Sweet Laurel Bakery


To make this pizza, I like to use Simple Mills Pizza Crust, or make my own, using the crust from our Margherita Pizza! I love Simple Mills, so much so, that I brought these sprouted seed crackers to the hospital when I had Nico!

The assembly is super simple, and can be enhanced with lots of different sauces, spreads, and toppings! I used our macadamia nut cheese for this one, because after going to Hawaii with Nick, I became obsessed! Have fun!


Sweet Laurel

Sweet Laurel

Sweet Laurel

Sweet Laurel

Flat Bread Pizza



Make the crust. The Simple Mills directions are so simple, no pun intended!

And then…

Make the delicious mac nut cheese spread:


2 cups macadamia nuts, soaked 4-6 hours

1 Tbsp nutritional yeast

2 tsp apple cider vinegar

1 Tbsp organic herb mix (I like Braggs Organic Sprinkle – any blend of rosemary, thyme, oregano, onion, tarragon will do)

1/2 tsp black pepper

1/2 tsp Himalayan pink salt

1/2 cup of water, more as needed


Soak macadamia nuts in filtered water for 4-6 hours. Drain.

Blend soaked nuts with 1 cup of water and remaining ingredients until creamy. Add more water if necessary.
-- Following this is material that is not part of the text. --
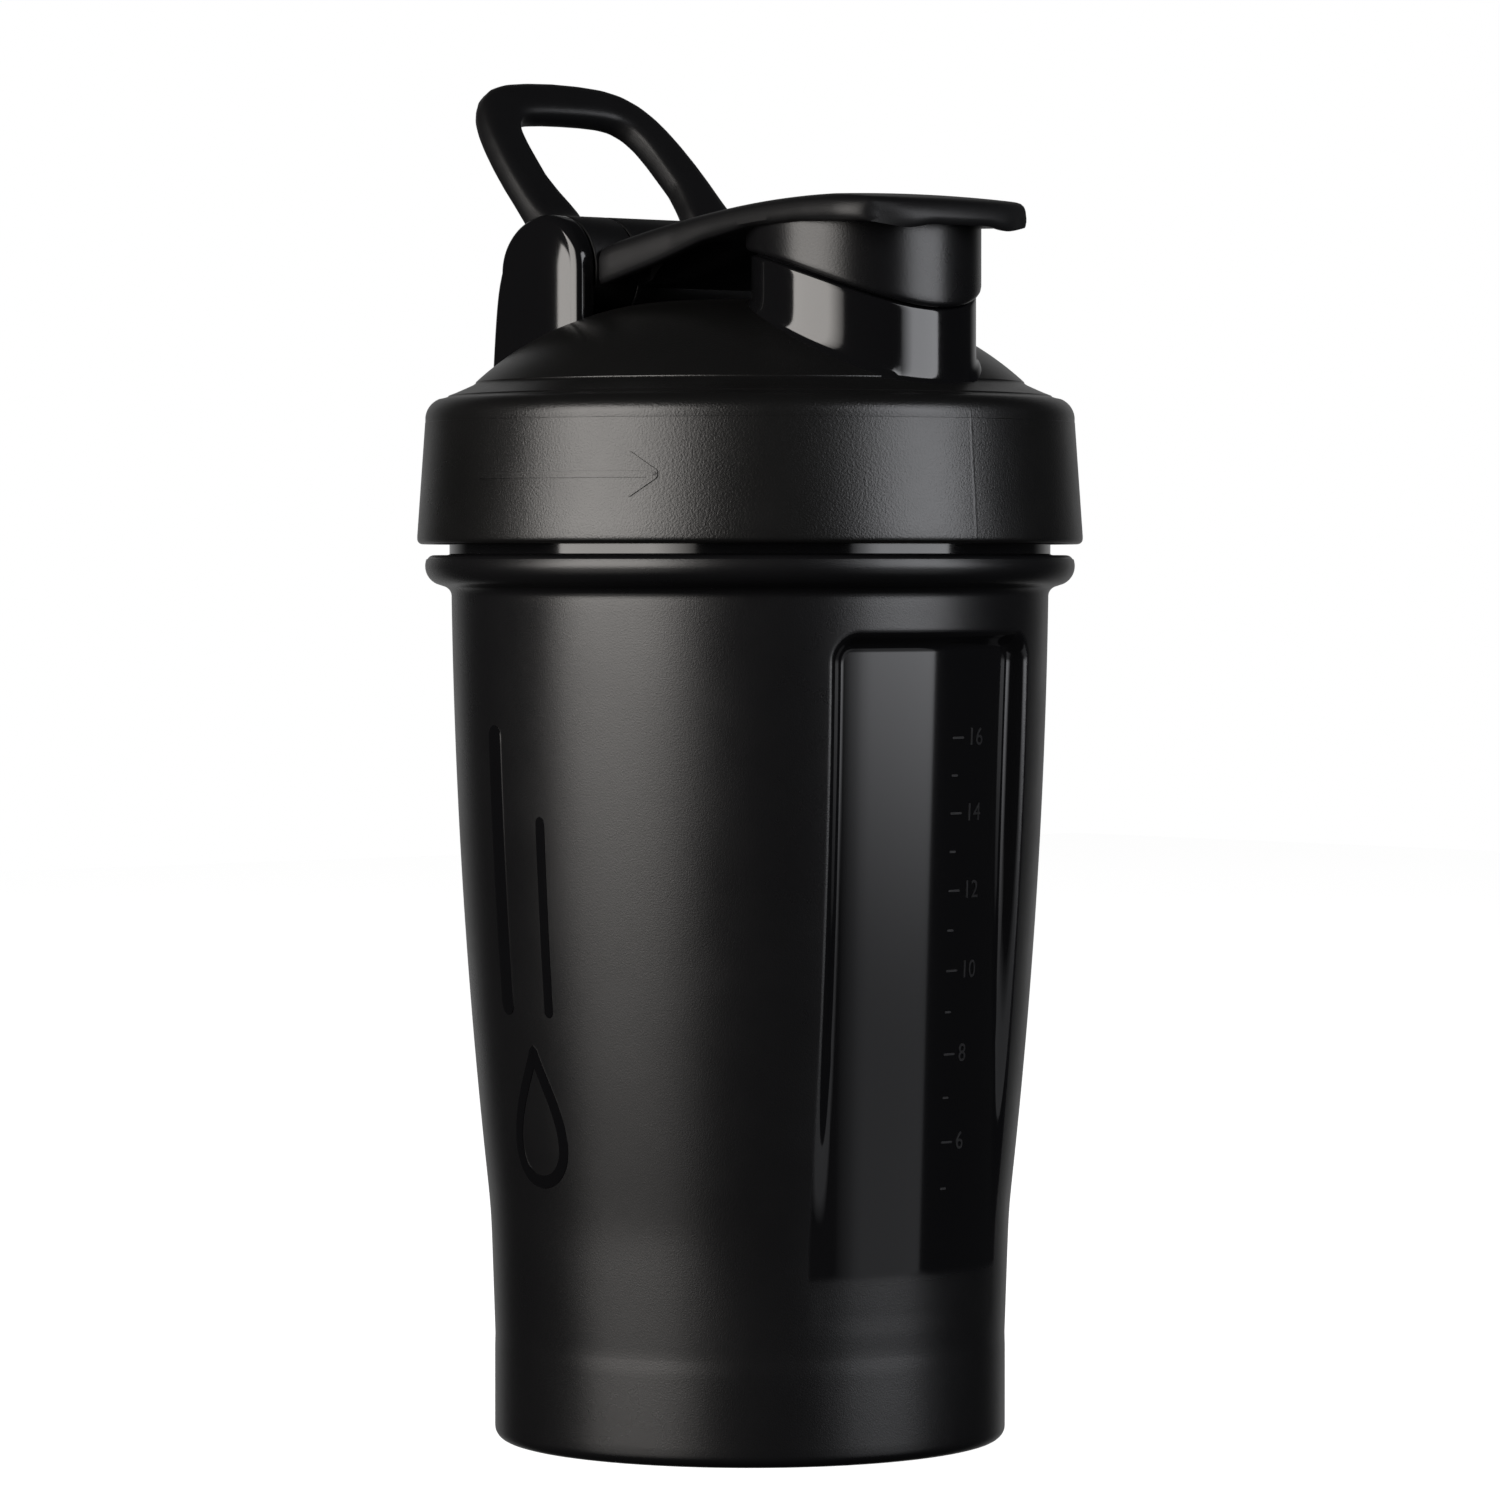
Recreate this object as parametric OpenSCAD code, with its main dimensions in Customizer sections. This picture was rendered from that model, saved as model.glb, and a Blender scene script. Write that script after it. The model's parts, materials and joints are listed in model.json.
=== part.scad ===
// Protein shaker bottle: a tapered jar with a recessed window, a screw lid with a spout and two hinge
// towers, a flip cap and a carry loop on one hinge pin, a lid gasket, a spout plug and a wire whisk ball.
// Millimetres, +Z up. The origin is the centre of the foot; the spout points to -Y and the hinge is at +Y.

/* [Jar] */
// Radius of the straight band above the foot
band_r = 37.8; // [37:0.1:38.2]
// Height of the straight band
band_h = 16; // [12:0.5:18]
// Height at which the flare starts
flare_z = 35; // [34:0.5:37]
// Radius at the foot of the flare
flare_r0 = 38.5; // [38.4:0.05:38.7]
// Largest radius that the flare reaches
flare_top_r = 44.2; // [44:0.05:44.3]
// Height of the flare's largest radius, above the bead
flare_apex_z = 137.6; // [136:0.1:140]
// Radius of the flare's long arc
flare_arc_r = 922; // [900:1:950]
// Radius of the bead below the lid
bead_r = 48; // [47:0.1:48.5]
// Outer radius of the neck
neck_r = 44.4; // [44.2:0.05:44.5]
// Height of the rim
rim_z = 151.2; // [150.6:0.1:151.2]
// Wall thickness
wall = 1.8; // [1.5:0.1:2]
// Thickness of the floor
floor_t = 2.4; // [2:0.1:3]
// Depth of the recess under the floor
foot_recess = 1; // [0.6:0.1:1.4]

/* [Window] */
// Half the width of the recessed window
win_half_w = 18.6; // [16:0.2:20]
// Height of the window's lower edge
win_z0 = 36; // [36:0.5:45]
// Height of the window's upper edge
win_z1 = 118.5; // [100:0.5:119]
// Corner radius of the window
win_corner = 3; // [2:0.25:6]
// Radius of the window's panel at its lower edge
win_r0 = 38.4; // [38.2:0.05:38.4]
// Radius of the window's panel at its upper edge
win_r1 = 41.55; // [41.2:0.05:42.5]

/* [Lid] */
// Height of the skirt's lower edge
skirt_z = 132.2; // [132:0.1:134]
// Outer radius of the skirt at its lower edge
skirt_r0 = 49.2; // [49:0.1:50]
// Outer radius of the skirt at its shoulder
skirt_r1 = 47.9; // [47.8:0.1:48.5]
// Height of the crisp ledge where the dome starts
ledge_z = 156.3; // [156.2:0.05:156.4]
// Radius of the dome's arc
dome_arc = 45; // [45:0.1:45.4]
// Radius of the flat crown of the dome
crown_r = 10; // [9.8:0.1:10.2]
// Height of the crown
crown_z = 168; // [167.9:0.05:168.1]
// Wall thickness of the dome
dome_wall = 2; // [1.8:0.1:2.2]
// Height of the ceiling that presses on the gasket
ceiling_z = 152.5; // [152.4:0.05:152.6]

/* [Thread] */
// Rise of the thread in one turn
pitch = 5; // [5:0.5:6]
// Height of the thread's ridges from crest to root
ridge_h = 1.2; // [1:0.05:1.2]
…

Line a colander with cheesecloth or nut-mylk bag. Place a plate under colander to catch excess liquid. Pour creamy mixture into cheesecloth or nut-mylk bag. Shape into log shape, twisting cheesecloth or nut-mylk bag tight at the left and right edges.

Place in a warm location to ferment, about 8-12 hours. Every couple hours squeeze excess liquid from cheese.

Transfer cheese to bowl. Cover and refrigerate until serving.

Sprinkle cheese on the pizza and top with Arugula. I like to mix the arugula with a bit of pink salt, lemon and olive oil.